From the kind of urban microarchitecture embodied by the Eiffel Kiosque and its prefabricated structure, to towers in Dubai and Paris, and not forgetting the refurbishment of existing structures such as the Alstom warehouses in Nantes, his work is underpinned by a quest for sustainability tailored to meet users’ needs. Turning his back on formal style, Azzi develops architecture that is both minimalist in its aesthetic and maximalist in its multi-faceted functionality and environmental quality, resolutely advocating a return to ‘common sense’. He walks firmly in the footsteps of philosopher and urban planner Paul Virilio, the exploratory thinker and creator of whom he was once a student.


Presented by Som Santoso

“RETRO FUTUR”
RETRO FUTUR is an artistic installation that explores the creative processes of the future using tools from the past, echoing the way in which Franklin Azzi approaches his work as an architect.

The immersive RETRO FUTUR installation stages the architect’s day-to-day activities via a digital, modular and pared-back table in black lacquered metal: it diffuses, across a series of screens, a selection of basic and traditional tools specific to the trade (set square, rotring pen, tracing paper, light table, etc.) as well as the various items required each day when developing a project: architectural models, materials, sketches, etc.

Static and moving images appear in succession, showcasing the manual techniques the architect employs in conjunction with his latest creations.

Strapping made from strips of upcycled industrial felt separates the object from the rest of the lounge. As Joseph Beuys (1921-1986) was keen to convey, felt is an outstanding natural material that can help retain heat, a source of energy that served as a veritable creative driver for the German artist’s work.

The space itself is entirely upholstered with felt, including the ceiling, creating an acoustic bubble that fosters concentration. The slatted curtain, meanwhile, invites visitors to enter and exit the installation at will. The durable and natural felt, which is manufactured in France by Le Feutre, imbues the space with an intimate, calming vibe.

The installation resolutely embraces the retro futurism* trend that is sweeping through the creative arts (design, architecture, cinema, literature, fashion, etc.), and is one of the sources of inspiration underpinning the agency’s overall approach. It is characterised by a fusion of imagery that sees progress and science-fiction pictured in the past with a view to seeing all futuristic aspects of the present become retro-futuristic over time.

Azzi’s architecture is never intentionally decorative, echoing the iconic film Blade Runner (Ridley Scott, 1982), whose central theme revolves around the issues surrounding identity, ultimately becoming a metaphysical quest and challenging the very notion of humanity.

The tote bag Franklin Azzi has designed for Maison&Objet 2022 shines a light on his multi-faceted approach and his project-style methodology.

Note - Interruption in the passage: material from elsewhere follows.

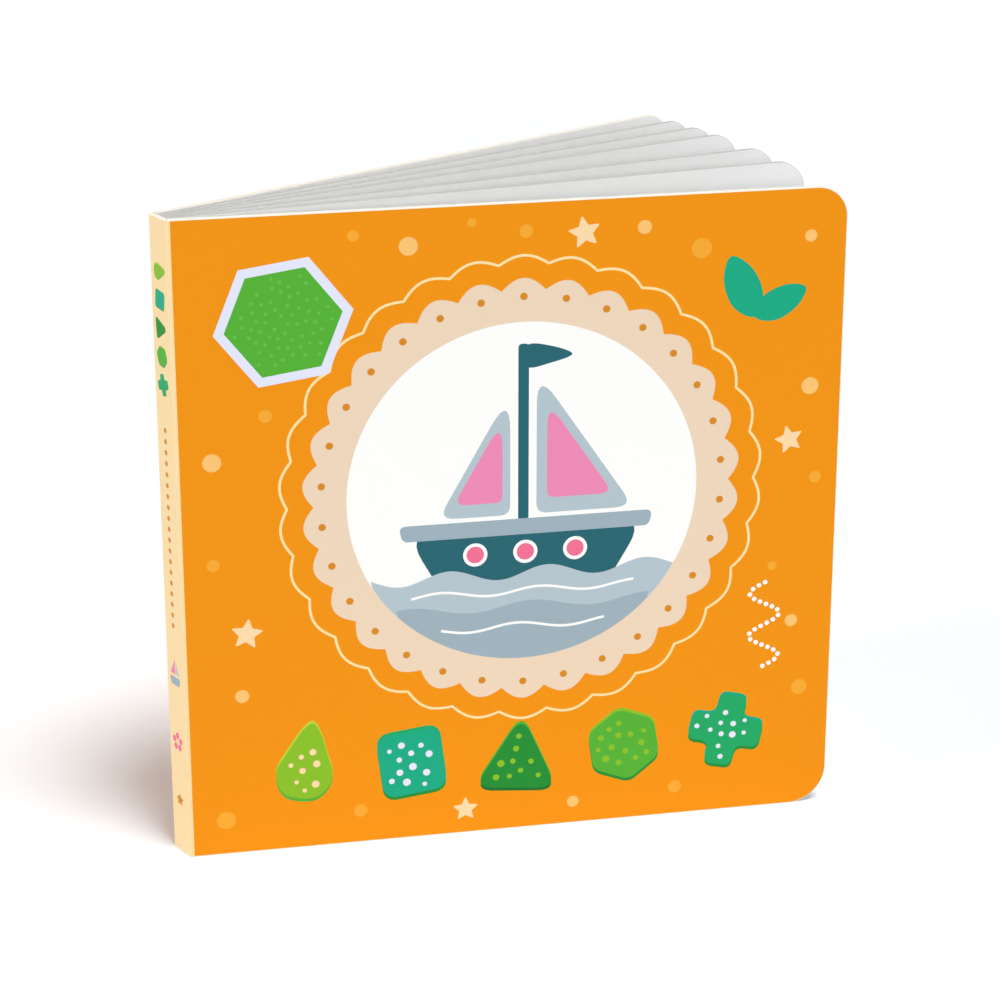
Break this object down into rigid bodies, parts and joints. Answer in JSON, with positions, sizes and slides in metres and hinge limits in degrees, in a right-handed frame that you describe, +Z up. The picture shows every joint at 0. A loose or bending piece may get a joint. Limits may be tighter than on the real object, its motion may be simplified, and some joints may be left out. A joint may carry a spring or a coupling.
{
  "type": "board book",
  "caption": "Square board book with rounded corners, standing upright with its thick leaves fanned; both covers swing on creases at the spine.",
  "frame": {"origin": "middle of the footprint's bounding box, on the surface that the book stands on", "axes": "+X along the front cover from the spine to its fore edge, +Y from the front cover's outside into the book, +Z up"},
  "size_m": [0.1536, 0.0794, 0.15],
  "materials": {
    "cover_board": "laminated, satin",
    "spine_board": "laminated, satin",
    "page_board": "laminated, satin"
  },
  "bodies": {
    "book_block": {"spine_panel": "spine_board", "page_block": "page_board"},
    "front_cover": {"front_cover": "cover_board"},
    "back_cover": {"back_cover": "cover_board"}
  },
  "joints": [
    {"name": "front_cover_crease", "type": "hinge", "parent": "book_block", "child": "front_cover", "pos_m": [-0.07387, -0.03962, 0], "axis": [0, 0, -1], "range_deg": [-8.7, 157]},
    {"name": "back_cover_crease", "type": "hinge", "parent": "book_block", "child": "back_cover", "pos_m": [-0.0768, -0.03253, 0], "axis": [0, 0, 1], "range_deg": [-2.8, 174.4]}
  ]
}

Alongside his historical analyses, his scrutiny of materials and his examination of the original matrix, the architect draws inspiration from iconographic accumulation. This almost compulsive creative process sees all senses and subjects being freely explored, allowing him to break out of the mould and better grasp the challenges of the here and now.

Having grown up as part of the “sampling” generation fed on a multidisciplinary diet of references, Franklin Azzi has learned to digest, assemble and reassemble over and again to adapt to each context. Relentlessly reinventing his approach, the architect continually seeks to fuse his influences. The chosen design pays tribute to some of his preferred sources of inspiration, including military functionalism which can be seen in certain objects and furnishings he has been collecting for years and that never leave his side. His chromatic and typological research resulted in the choice of a timeless symbol, the target, which sits against a background of the M&O trade fair’s iconic Pantone 485 C red.

His take on the tote bag delivers a simple, effective and universal manifesto rooted in playful and incisive design.